China: American Financial Colony or Mercantilist Predator?
It is, of course, a counter intuitive fact that China has been financially colonized by the United States. But why is this a fact? Simply because China has chained itself to the world dollar standard at a pegged undervalued exchange rate, choosing therefore to hold the exchange value of its trade surplus — that is, its official national savings — in U.S. dollar securities. It is true that the dollar-yuan strategy of America’s Chinese colony has helped to finance a generation of extraordinary Chinese growth. But China now holds more than 3 trillion dollars of official reserves and more than a trillion dollars in U.S. government securities. These Chinese dollar reserves directly finance the deficits of the American colonial center. This arrangement clearly resembles the imperial system of the late 19th century. The value of a British colony’s reserves were often held in the currency of the imperial center, then invested in the London money market. Thus, the colony’s reserves were entirely dependent on the stability of the currency of the colonial center. While China is America’s largest financial colony, most other developing countries are also bound to neo-colonial status within the reserve currency hegemony of the dollarized world trading system.

CHINA’S DOLARIZED monetary system reminds us of nothing so much as the historic colonial financial arrangements imposed by the later British Empire on India before World War I — India actually remaining a financial colony of England long after its independence in 1947. How did the sterling financial empire work?

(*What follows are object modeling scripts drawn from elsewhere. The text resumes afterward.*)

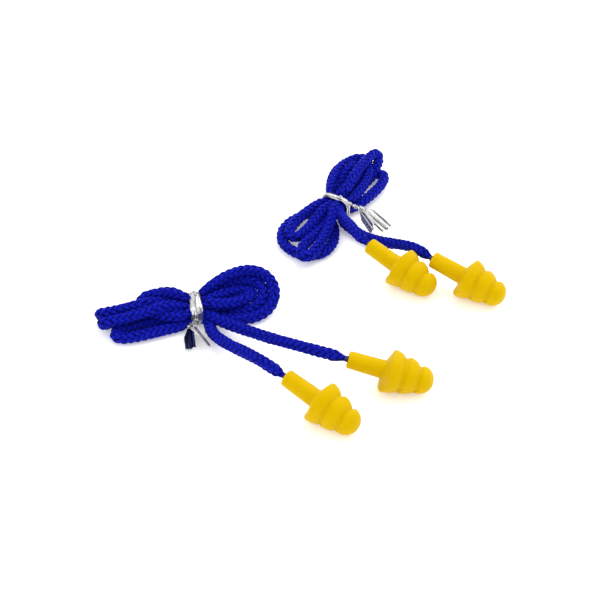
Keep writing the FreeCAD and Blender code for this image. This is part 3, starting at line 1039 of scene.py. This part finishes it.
def makeTwist(pairName, hank, seed):
    # the two ends twisted round each other, from the band to the tails
    knot, length = knotPlace(pairName, hank)
    start = tieFrame(hank) @ Vector(ties["twistStart"][pairName])
    bend = knot @ Vector(ties["twistBend"])
    end = knot @ Vector((length + ties["twistPast"], 0, 0))
    rings, size = ties["twistRings"], ties["twistPoints"]
    streaks, streaksAlong = ties["twistStreaks"]
    shares = np.linspace(0, 1, rings)
    t = shares[:, None]
    line = (1 - t) ** 2 * np.array(start) + 2 * t * (1 - t) * np.array(bend)
    line = line + t ** 2 * np.array(end)
    side, up = carriedFrame(line)[1:]
    points, places = [], []
    for number, share in enumerate(shares):
        turn = share * ties["twistTurns"] * 2 * math.pi
        for angle in ringAngles(size):
            over, beside = math.cos(angle), math.sin(angle)
            rough = 1 + 0.5 * crumple(over * 1.6 + seed, beside * 1.6, share * 5.0)
            rough *= 1.0 - 0.2 * math.sin(share * math.pi)
            y = over * ties["twistHalf"][0] * rough
            z = beside * ties["twistHalf"][1] * rough
            points.append(line[number] + side[number] * (y * math.cos(turn) - z * math.sin(turn))
                          + up[number] * (y * math.sin(turn) + z * math.cos(turn)))
            places.append((share * streaksAlong + seed, over * streaks, beside * streaks))
    faces = ringFaces(rings, size) + endCaps(rings, size)
    addFoil(pairName, "twist", f"{pairName}_tie_twist", f"{pairName}_hank", points, faces, places,
            materials["film"], smooth=False)


def makeTail(pairName, hank, side, seed):
    # a flat end of the tie, creased along its length over the wire
    tail = ties["tails"][f"{pairName}_{side}"]
    knot, length = knotPlace(pairName, hank)
    heading = math.radians(tail["heading"])
    start = knot @ Vector((length, 0, 0))
    start += Vector((math.cos(heading), math.sin(heading), 0)) * ties["tailGap"]
    start += Vector((-math.sin(heading), math.cos(heading), 0)) * tail["offset"]
    toWorld = stripFrame(start, tail["heading"], tail["pitch"], tail["roll"])
    rows, columns = ties["tailRows"], ties["tailColumns"]
    full = tail["length"] - ties["tailShort"]
    folds, foldsAlong = ties["tailFolds"]
    streaks, streaksAlong = ties["tailStreaks"]
    points, places = [], []
    for share in np.linspace(0, 1, rows):
        for inside, k in stripOrder(columns):
            across = k / (columns - 1) * 2 - 1
            cut = tail["cut"] * across * ties["cornerCut"] - ties["endBow"]
            along = share * (full + cut * share ** 3)
            opened = min(along / ties["tailTaper"], 1.0)
            half = (ties["tailRoot"] + (ties["width"] - ties["tailRoot"]) * opened) / 2
            half *= 1 + 0.05 * noise.noise(Vector((along * 500, seed, across)))
            y = across * half
            crease = ties["tailCrease"] * math.sin(across * 8.5 + seed) * opened
            ridge = crumple(along * foldsAlong + seed, across * folds, seed)
            crease += ties["crumple"] * 0.7 * ridge
            crease *= min(abs(across) * 2.5, 1.0)
            bulge = ties["wireBulge"] * math.exp(-(y / ties["wireBulgeHalf"]) ** 2)
            face = 1 - 2 * inside
            height = crease + face * (ties["thickness"] / 2 + bulge)
            points.append(toWorld @ Vector((along, y, height)))
            places.append((along * streaksAlong + seed, across * streaks, seed * 0.7 + face * 0.15))
    faces = ringFaces(rows, columns * 2) + endCaps(rows, columns * 2)
    body = f"{pairName}_tie_{side}_tail"
    addFoil(pairName, f"{side}_tail", body, body, points, faces, places, materials[tail["film"]])


for number, (pairName, hank) in enumerate(hanks.items()):
    # the last value only makes each piece's creases its own
    makeBand(pairName, hank, 3.7 + number * 5.1)
    makeTwist(pairName, hank, 1.9 + number * 3.3)
    for step, side in enumerate(("near", "far")):
        makeTail(pairName, hank, side, 2.3 + number * 4.7 + step * 1.9)
print("ties finished")

# carried-over parts
for nodeName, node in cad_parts.items():
    if nodeName.endswith("_cord_end"):
        finish = materials["fused"]
    elif nodeName.endswith("_core"):
        finish = materials["wire"]
    else:
        continue
    for slot in node.material_slots:
        slot.material = finish
print("carried-over parts finished")

# floor and studio light
studio = {
    "floor": {
        "light": (0.97, 0.97, 0.97, 1),
        "dark": (0.88, 0.88, 0.88, 1),
        "patches": 6.0,
        "grains": 900.0,
        "contrast": 0.3,
        "glow": 0.24,  # painted light: the floor glows though it is no lamp, so shadows on it stay faint
        "roughness": 0.9,
        "half": 2.0,
    },
    "worldTone": (1.0, 1.0, 1.0, 1),
    "worldStrength": 1.05,
    "key": {"place": (0.25, 0.35, 0.60), "size": 0.70, "power": 3.6},
    "fill": {"place": (-0.45, -0.25, 0.45), "size": 0.60, "power": 0.8},
}


def makeFloor():
    material, nodes, links, shader = newMaterial("paleFloor")
    tone = useUnevenTone(nodes, studio["floor"])
    links.new(tone.outputs["Color"], shader.inputs["Base Color"])
    shader.inputs["Roughness"].default_value = studio["floor"]["roughness"]
    shader.inputs["Emission Color"].default_value = studio["worldTone"]
    shader.inputs["Emission Strength"].default_value = studio["floor"]["glow"]
    half = studio["floor"]["half"]
    corners = [(-half, -half, 0), (half, -half, 0), (half, half, 0), (-half, half, 0)]
    floor = addPiece("floor", corners, [(0, 1, 2, 3)], material, smooth=False)


def makeLight(name, setup):
    data = bpy.data.lights.new(name, "AREA")
    data.size = setup["size"]
    data.energy = setup["power"]
    light = bpy.data.objects.new(name, data)
    light.location = setup["place"]
    light.rotation_euler = (-Vector(setup["place"])).to_track_quat("-Z", "Y").to_euler()
    bpy.context.scene.collection.objects.link(light)


def makeWorld():
    world = bpy.data.worlds.new("studioWorld")
    world.use_nodes = True
    background = world.node_tree.nodes["Background"]
    background.inputs["Color"].default_value = studio["worldTone"]
    background.inputs["Strength"].default_value = studio["worldStrength"]
    bpy.context.scene.world = world
    bpy.context.scene.view_settings.view_transform = "Standard"
    bpy.context.scene.view_settings.look = "None"


makeFloor()
makeLight("keyLight", studio["key"])
makeLight("fillLight", studio["fill"])
makeWorld()
print("studio ready")
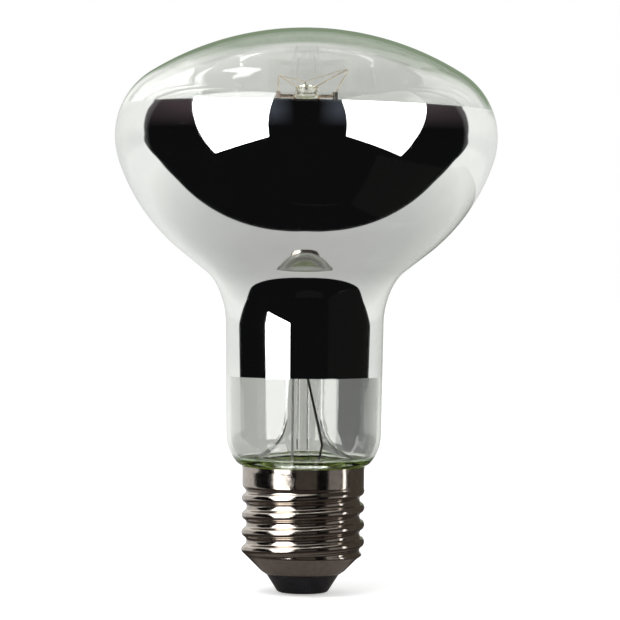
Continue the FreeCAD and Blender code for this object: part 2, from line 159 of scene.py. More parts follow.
class Outline:
    """Points of (radius, height) along tangent arcs and lines. A heading of 0 runs outwards, -90 runs down."""

    def __init__(self, radius, height, heading, inset=0.0):
        self.heading = heading
        self.inset = inset
        self.points = [(radius + inset * sine(heading), height - inset * cosine(heading))]

    def straight(self, length, step=1.0 * MM):
        radius, height = self.points[-1]
        count = max(1, round(length / step))
        for i in range(1, count + 1):
            run = length * i / count
            self.points.append((radius + run * cosine(self.heading), height + run * sine(self.heading)))
        return self

    def bend(self, arc_radius, turn, step=0.5 * MM):
        hand = 1 if turn > 0 else -1
        true_radius = arc_radius - hand * self.inset
        inward = self.heading - 90 * hand
        radius, height = self.points[-1]
        middle = (radius + true_radius * cosine(inward), height + true_radius * sine(inward))
        count = max(6, round(math.radians(abs(turn)) * true_radius / step))
        for i in range(1, count + 1):
            angle = inward + 180 - turn * i / count
            self.points.append((middle[0] + true_radius * cosine(angle), middle[1] + true_radius * sine(angle)))
        self.heading -= turn
        return self

    def down_to(self, height):
        return self.straight((height - self.points[-1][1]) / sine(self.heading))

    def out_to(self, radius):
        return self.straight((radius - self.points[-1][0]) / cosine(self.heading))


# Sizes that follow from the ones above, and the other arcs of the glass: radius, and slope where two arcs meet
DOME_TURN = math.degrees(math.asin((HEAD_RADIUS - SHOULDER_RADIUS) / (DOME_RADIUS - SHOULDER_RADIUS)))
APEX_HEIGHT = WIDEST_HEIGHT + DOME_RADIUS - (DOME_RADIUS - SHOULDER_RADIUS) * cosine(DOME_TURN)
BOWL_UPPER = (17.3 * MM, 19.2)
BOWL_LOWER_RADIUS = 41.4 * MM
THROAT_UPPER_RADIUS = 9.6 * MM
THROAT_LOWER = (18.6 * MM, 25.1)
NECK_FOOT_ARC = (9.6 * MM, 38.0)
RIM_BEND_RADIUS = 2.2 * MM


def neck_foot():
    """Radius of the foot of the neck, from the seal outwards."""
    radius = SEAL_OUTER_RADIUS + SEAL_FILLET * (1 - cosine(RIM_BEND_SLOPE)) + SEAL_SHELF_WIDTH
    radius += RIM_BEND_RADIUS * (cosine(NECK_FOOT_ARC[1]) - cosine(RIM_BEND_SLOPE))
    return radius + NECK_FOOT_ARC[0] * (cosine(NECK_TAPER) - cosine(NECK_FOOT_ARC[1]))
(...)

The imperial colony of India, beginning in the late 19th century, held its official Indian currency reserves (savings) in British pounds deposited in the English money market; independent developed nations at that time, like France and Germany, held their reserves in gold. That is, France, Germany, and the United States settled their international payment imbalances in gold — a non-national, common, monetary standard — holding their official reserves, too, in gold. But the London-based reserves of colonial India were held not primarily in gold, but in British currency, helping to finance not only the imperial economic system, but also the imperial banking system, imperial debts, imperial wars, and British welfare programs. Eventually, as we know, both the debt-burdened British Empire and its official reserve currency system collapsed.

For more than a generation now, a similar process has been at work in China. China is America’s chief colonial appendage. The Chinese work hard and produce goods. Subsidized by an undervalued yuan, they export much of their surplus production to America. But, like the Indians who were paid in sterling, the exports of Chinese colonials are substantially paid in dollars, not yuan — because bilateral and world trade, and the world commodities market, have been dollarized. And thus it may be said that the world financial system is today an unstable neo-colonial appendage of the unstable dollar.